I KNOW WHAT IT FEELS LIKE TO RECEIVE LOVE EASILY
I asked Creator to instill these feelings because I was feeling this tightness in my chest. As I was asking Creator to work on this belief with me, I felt this vibration in my left side of my chest. It was slightly painful but at the same time I knew Creator was doing something. When Creator was done the pain was gone.
I havent remembered my dreams for a long while. It could be because I have a dreamcatcher and I wear Hematite crystals on my shoulders when I sleep. Theres a reason I wore these, but that is a different story or blog post. An interesting dream happened……
It felt like I was in a house or hotel. I was living in it comfortably but there was a man I knew that shared the same living space area. I was avoiding him and pretending that I didnt know him. I felt within my heart in this dream that I was afraid of him. But there was a moment in this dream where I walked by him and he grabbed my wrist. He pulled me into a different room. We had a private talk and he said that he missed me. He said that he has been wanting to speak to me for the longest time. I placed both my hands on both his cheeks and said to him, “I will always always love you.

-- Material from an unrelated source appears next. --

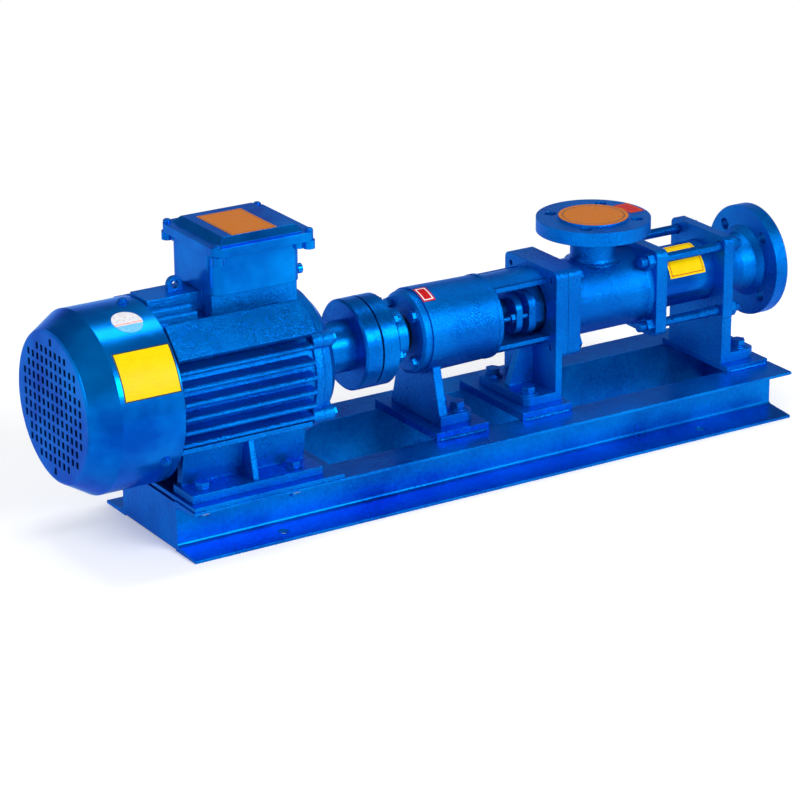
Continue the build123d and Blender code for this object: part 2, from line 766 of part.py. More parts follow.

Don’t forget that.”
The dream seemed as if we had a ong conversation about a confession of our feelings of not speaking to eachother. I cannot go into the details because I cant remember it. But it was confessions.
I really wished I didnt wake up just yet. That dream really was like a big relief. There are a few things that made me think about the FEAR. That is probably something I think I need to work on.